Job: Transcribe only part of the material below: the lines from the one containing "Continue the build123d" through the one containing "return Grid(np.array(rings), closed_v=True, capped=True)", inclusive, exactly as written.

The input:

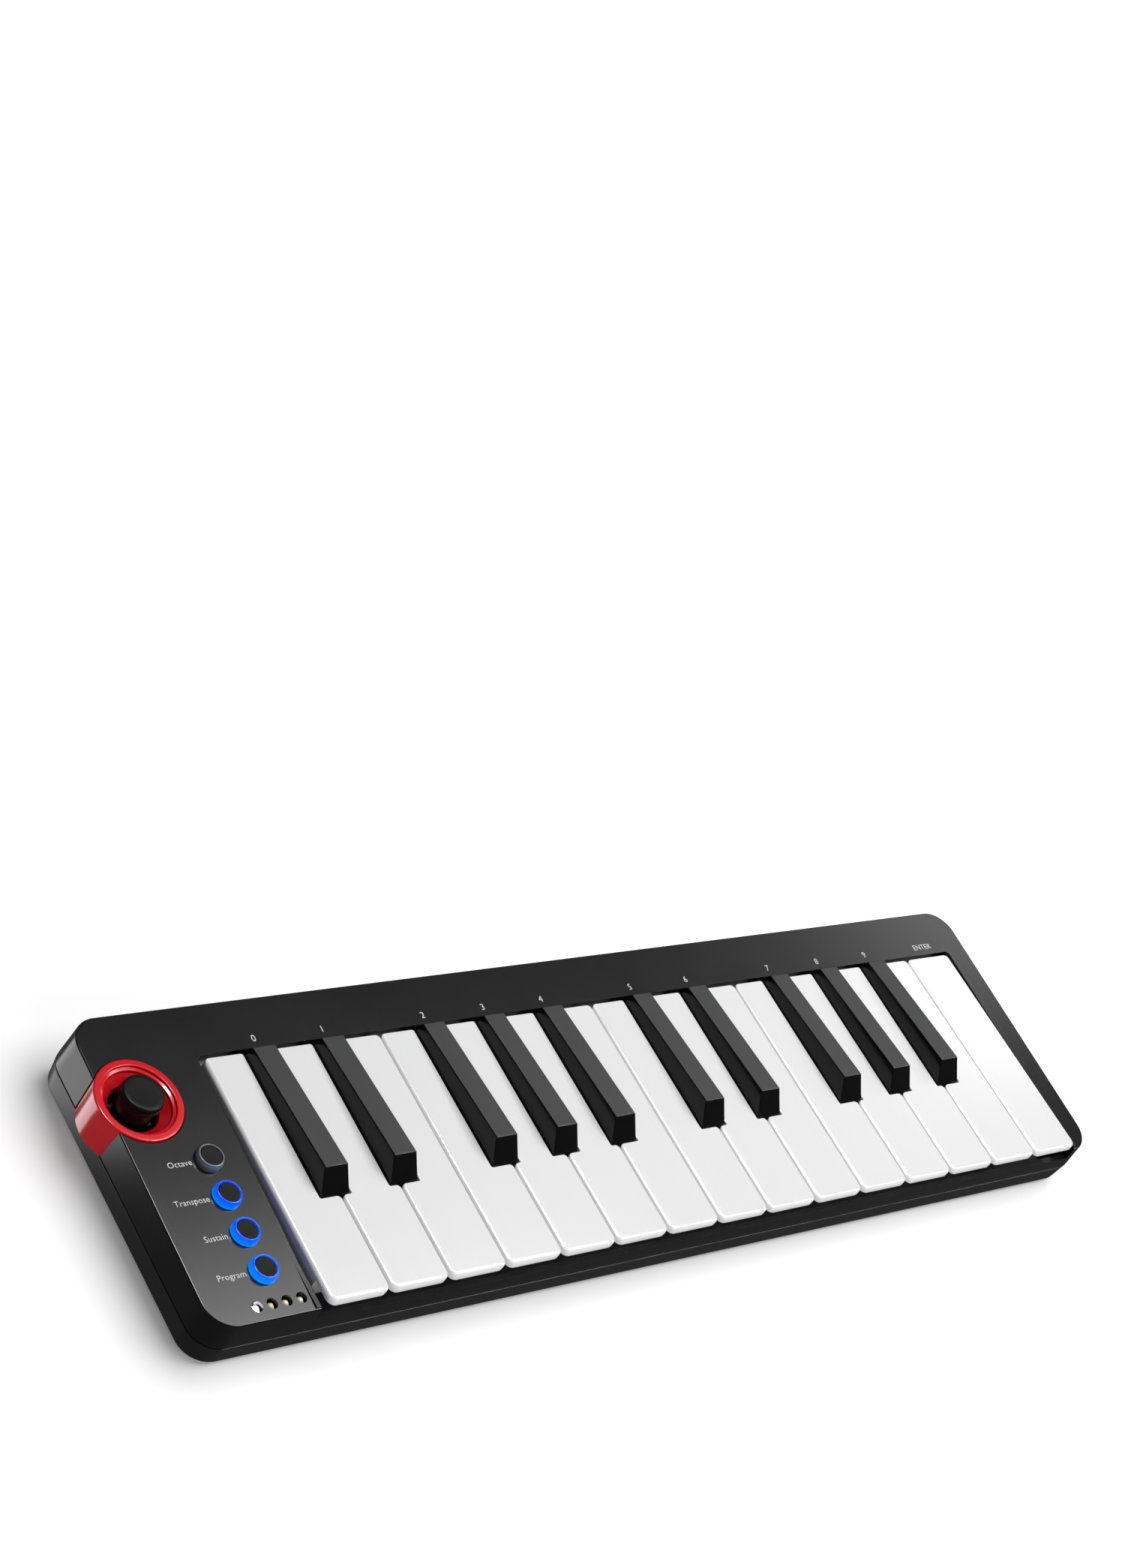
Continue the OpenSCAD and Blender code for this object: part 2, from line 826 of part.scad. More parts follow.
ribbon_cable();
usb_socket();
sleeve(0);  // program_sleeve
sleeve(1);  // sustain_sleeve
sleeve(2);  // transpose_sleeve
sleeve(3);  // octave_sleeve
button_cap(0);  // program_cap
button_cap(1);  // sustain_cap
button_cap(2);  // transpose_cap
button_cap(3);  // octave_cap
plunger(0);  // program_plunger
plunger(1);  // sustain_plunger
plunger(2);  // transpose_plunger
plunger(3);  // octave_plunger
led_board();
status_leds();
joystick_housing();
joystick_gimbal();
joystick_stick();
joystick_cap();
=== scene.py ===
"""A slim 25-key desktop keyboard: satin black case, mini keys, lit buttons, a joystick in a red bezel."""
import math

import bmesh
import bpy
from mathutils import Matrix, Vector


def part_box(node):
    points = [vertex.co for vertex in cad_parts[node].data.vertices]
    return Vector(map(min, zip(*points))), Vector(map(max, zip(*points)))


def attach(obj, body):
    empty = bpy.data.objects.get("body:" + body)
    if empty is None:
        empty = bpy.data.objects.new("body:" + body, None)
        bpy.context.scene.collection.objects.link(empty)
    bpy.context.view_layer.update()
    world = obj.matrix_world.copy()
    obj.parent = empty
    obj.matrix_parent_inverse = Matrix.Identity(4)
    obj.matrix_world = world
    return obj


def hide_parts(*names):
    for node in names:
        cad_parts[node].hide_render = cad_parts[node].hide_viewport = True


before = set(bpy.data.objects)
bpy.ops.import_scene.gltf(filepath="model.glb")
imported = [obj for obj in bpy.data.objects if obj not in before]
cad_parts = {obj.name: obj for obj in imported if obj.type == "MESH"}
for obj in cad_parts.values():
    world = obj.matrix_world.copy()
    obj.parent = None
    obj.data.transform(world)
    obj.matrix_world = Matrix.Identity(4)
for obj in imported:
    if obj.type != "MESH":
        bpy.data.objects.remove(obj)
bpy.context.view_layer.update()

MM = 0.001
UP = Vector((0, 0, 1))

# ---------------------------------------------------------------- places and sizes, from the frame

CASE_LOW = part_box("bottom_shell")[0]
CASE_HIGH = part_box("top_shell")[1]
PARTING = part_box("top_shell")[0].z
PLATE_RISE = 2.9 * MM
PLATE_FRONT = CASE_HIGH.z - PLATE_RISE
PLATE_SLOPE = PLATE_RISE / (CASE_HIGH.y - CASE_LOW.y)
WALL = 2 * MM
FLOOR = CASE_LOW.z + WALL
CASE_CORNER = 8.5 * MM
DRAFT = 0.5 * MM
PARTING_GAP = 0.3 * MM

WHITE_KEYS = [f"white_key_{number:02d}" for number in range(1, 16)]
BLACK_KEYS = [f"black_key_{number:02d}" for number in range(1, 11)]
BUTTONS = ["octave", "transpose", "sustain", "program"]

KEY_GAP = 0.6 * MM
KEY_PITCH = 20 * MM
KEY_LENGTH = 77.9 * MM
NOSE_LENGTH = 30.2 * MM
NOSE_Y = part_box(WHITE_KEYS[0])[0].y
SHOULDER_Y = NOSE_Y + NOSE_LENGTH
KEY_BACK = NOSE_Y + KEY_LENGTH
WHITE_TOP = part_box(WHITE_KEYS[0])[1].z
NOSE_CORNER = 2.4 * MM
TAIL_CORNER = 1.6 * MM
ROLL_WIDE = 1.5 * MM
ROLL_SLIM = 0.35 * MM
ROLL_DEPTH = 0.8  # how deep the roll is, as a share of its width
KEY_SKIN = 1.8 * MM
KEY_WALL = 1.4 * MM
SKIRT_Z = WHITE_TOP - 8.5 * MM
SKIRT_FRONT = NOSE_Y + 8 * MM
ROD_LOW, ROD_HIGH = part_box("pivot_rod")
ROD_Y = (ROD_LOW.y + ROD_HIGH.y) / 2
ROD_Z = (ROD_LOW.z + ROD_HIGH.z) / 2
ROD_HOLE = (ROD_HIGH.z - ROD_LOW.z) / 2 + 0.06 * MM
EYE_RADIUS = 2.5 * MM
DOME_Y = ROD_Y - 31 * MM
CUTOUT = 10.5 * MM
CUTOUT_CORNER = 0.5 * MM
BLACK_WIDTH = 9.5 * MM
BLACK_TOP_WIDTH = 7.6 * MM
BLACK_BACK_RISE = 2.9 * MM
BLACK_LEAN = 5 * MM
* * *
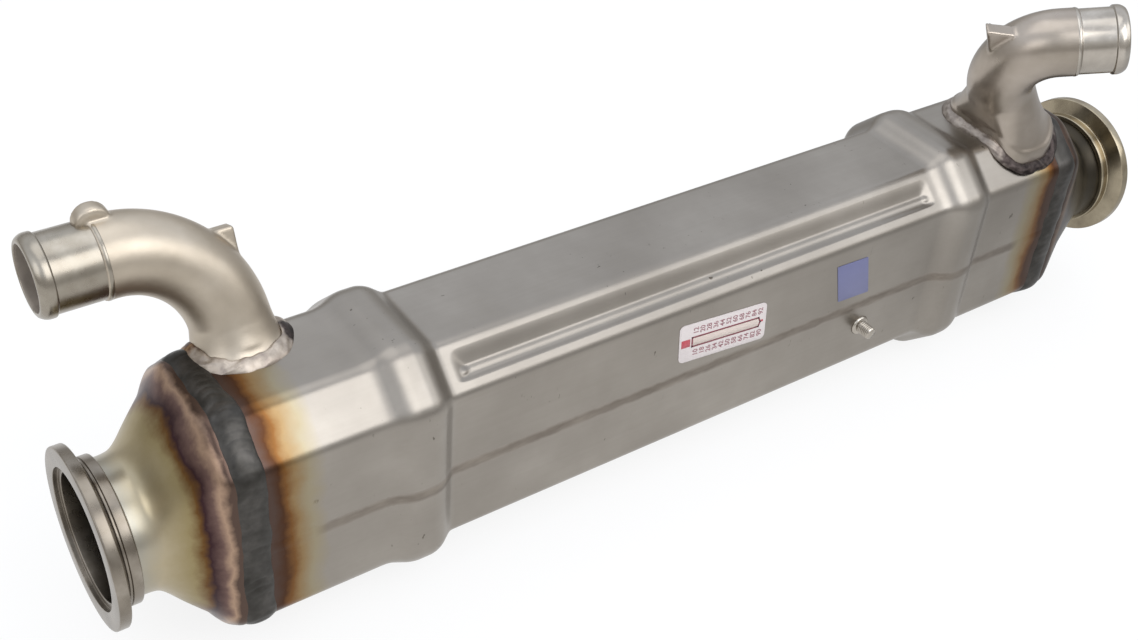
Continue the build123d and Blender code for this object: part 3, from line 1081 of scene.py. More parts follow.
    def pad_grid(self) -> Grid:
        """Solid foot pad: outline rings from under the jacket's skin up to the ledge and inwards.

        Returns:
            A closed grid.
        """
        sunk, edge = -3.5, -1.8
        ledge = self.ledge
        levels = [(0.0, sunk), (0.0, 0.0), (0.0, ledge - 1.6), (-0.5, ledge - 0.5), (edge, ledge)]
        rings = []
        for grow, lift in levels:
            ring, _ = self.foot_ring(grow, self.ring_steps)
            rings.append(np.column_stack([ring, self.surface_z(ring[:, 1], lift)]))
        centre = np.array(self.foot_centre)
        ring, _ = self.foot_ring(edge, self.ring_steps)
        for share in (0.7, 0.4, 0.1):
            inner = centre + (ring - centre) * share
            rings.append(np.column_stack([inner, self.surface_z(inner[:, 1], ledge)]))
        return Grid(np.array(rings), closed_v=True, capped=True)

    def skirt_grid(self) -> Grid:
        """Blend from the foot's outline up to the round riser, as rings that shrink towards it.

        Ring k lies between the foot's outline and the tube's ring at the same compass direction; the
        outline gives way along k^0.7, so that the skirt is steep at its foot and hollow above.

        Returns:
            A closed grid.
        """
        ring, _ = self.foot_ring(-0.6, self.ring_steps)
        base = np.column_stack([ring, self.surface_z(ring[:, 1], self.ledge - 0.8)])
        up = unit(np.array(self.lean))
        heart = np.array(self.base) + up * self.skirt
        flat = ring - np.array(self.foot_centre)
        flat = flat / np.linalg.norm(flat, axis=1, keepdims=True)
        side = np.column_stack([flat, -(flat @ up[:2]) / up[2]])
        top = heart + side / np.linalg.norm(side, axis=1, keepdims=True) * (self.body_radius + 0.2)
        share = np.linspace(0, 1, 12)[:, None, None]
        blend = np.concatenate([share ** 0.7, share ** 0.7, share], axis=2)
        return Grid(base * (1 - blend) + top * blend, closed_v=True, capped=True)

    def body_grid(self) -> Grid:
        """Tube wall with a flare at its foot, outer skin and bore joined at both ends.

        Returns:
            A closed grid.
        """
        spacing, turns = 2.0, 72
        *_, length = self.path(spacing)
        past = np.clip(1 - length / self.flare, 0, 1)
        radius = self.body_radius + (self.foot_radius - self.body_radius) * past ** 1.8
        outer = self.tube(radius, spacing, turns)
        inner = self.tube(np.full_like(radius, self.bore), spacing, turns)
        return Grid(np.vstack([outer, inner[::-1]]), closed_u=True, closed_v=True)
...
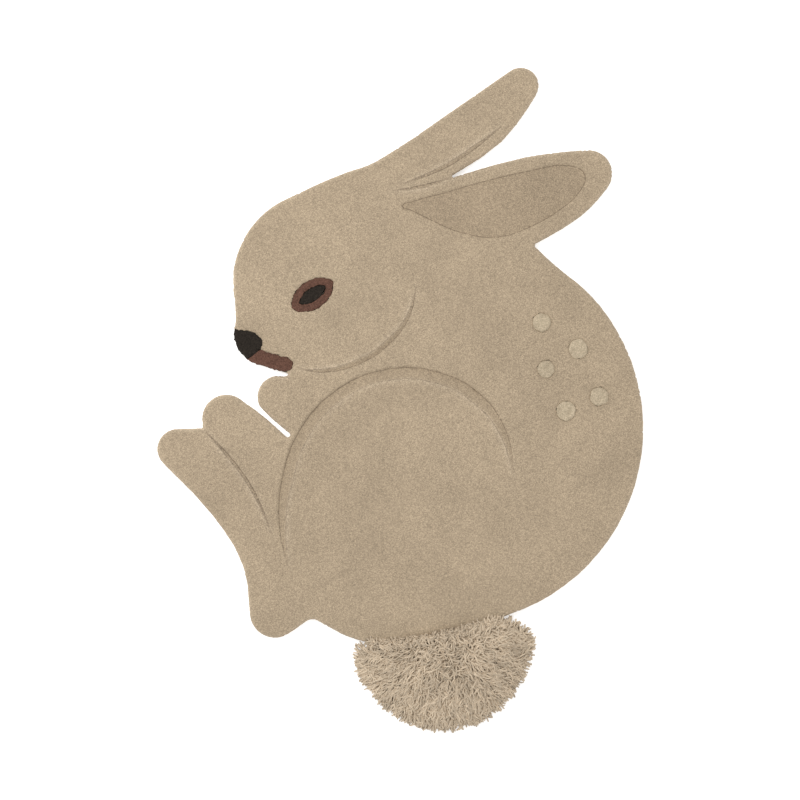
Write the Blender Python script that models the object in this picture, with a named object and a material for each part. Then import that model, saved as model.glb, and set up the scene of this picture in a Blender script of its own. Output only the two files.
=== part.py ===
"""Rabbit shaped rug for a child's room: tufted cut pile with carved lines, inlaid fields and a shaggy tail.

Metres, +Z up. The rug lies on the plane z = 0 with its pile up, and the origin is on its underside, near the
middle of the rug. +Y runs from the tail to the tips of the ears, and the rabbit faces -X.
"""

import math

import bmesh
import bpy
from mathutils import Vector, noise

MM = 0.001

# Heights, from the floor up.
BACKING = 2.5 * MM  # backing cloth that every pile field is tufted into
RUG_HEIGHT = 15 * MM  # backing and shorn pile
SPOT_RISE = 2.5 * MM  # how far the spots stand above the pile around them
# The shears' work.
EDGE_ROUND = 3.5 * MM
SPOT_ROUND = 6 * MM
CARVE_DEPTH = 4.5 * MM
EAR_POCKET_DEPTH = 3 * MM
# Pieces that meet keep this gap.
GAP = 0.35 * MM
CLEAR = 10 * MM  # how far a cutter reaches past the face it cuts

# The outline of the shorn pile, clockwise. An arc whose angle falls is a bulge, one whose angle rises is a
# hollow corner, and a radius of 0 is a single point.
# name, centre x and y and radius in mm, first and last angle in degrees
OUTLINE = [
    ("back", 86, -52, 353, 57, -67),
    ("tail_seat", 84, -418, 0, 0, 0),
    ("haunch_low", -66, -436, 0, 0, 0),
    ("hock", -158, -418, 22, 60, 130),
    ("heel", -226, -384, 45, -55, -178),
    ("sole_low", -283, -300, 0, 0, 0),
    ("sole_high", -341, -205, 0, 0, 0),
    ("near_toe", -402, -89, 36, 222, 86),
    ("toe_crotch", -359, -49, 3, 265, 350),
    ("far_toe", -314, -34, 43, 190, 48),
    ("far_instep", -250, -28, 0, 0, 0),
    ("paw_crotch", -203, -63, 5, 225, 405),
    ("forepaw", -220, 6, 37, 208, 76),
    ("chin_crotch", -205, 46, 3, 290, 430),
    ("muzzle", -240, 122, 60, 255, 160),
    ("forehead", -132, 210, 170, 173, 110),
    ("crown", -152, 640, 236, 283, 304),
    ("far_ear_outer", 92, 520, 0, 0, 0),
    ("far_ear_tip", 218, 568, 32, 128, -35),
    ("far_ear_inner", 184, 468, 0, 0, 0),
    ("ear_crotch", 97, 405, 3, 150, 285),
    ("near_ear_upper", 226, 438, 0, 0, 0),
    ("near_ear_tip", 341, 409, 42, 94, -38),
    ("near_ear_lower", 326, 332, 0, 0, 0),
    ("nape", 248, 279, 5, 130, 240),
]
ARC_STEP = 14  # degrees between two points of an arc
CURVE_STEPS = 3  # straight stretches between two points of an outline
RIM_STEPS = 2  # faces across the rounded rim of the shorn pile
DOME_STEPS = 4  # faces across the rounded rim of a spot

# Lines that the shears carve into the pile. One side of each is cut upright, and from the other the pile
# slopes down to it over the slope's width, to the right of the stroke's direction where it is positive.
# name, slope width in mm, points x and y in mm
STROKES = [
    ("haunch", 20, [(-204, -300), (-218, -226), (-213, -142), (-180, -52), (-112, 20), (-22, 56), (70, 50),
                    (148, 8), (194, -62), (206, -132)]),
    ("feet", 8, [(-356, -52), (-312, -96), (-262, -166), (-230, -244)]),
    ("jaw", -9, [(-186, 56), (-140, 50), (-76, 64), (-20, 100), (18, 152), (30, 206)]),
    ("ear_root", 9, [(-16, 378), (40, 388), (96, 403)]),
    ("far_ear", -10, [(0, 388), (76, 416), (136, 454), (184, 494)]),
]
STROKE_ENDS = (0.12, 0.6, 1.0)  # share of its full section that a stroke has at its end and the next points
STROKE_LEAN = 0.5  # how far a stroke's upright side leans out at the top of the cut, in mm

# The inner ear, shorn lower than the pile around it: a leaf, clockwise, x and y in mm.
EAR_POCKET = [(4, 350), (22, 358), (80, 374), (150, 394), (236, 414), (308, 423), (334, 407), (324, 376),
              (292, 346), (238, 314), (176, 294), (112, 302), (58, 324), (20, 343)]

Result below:
Continue the build123d and Blender code for this object: part 3, from line 1081 of scene.py. More parts follow.
    def pad_grid(self) -> Grid:
        """Solid foot pad: outline rings from under the jacket's skin up to the ledge and inwards.

        Returns:
            A closed grid.
        """
        sunk, edge = -3.5, -1.8
        ledge = self.ledge
        levels = [(0.0, sunk), (0.0, 0.0), (0.0, ledge - 1.6), (-0.5, ledge - 0.5), (edge, ledge)]
        rings = []
        for grow, lift in levels:
            ring, _ = self.foot_ring(grow, self.ring_steps)
            rings.append(np.column_stack([ring, self.surface_z(ring[:, 1], lift)]))
        centre = np.array(self.foot_centre)
        ring, _ = self.foot_ring(edge, self.ring_steps)
        for share in (0.7, 0.4, 0.1):
            inner = centre + (ring - centre) * share
            rings.append(np.column_stack([inner, self.surface_z(inner[:, 1], ledge)]))
        return Grid(np.array(rings), closed_v=True, capped=True)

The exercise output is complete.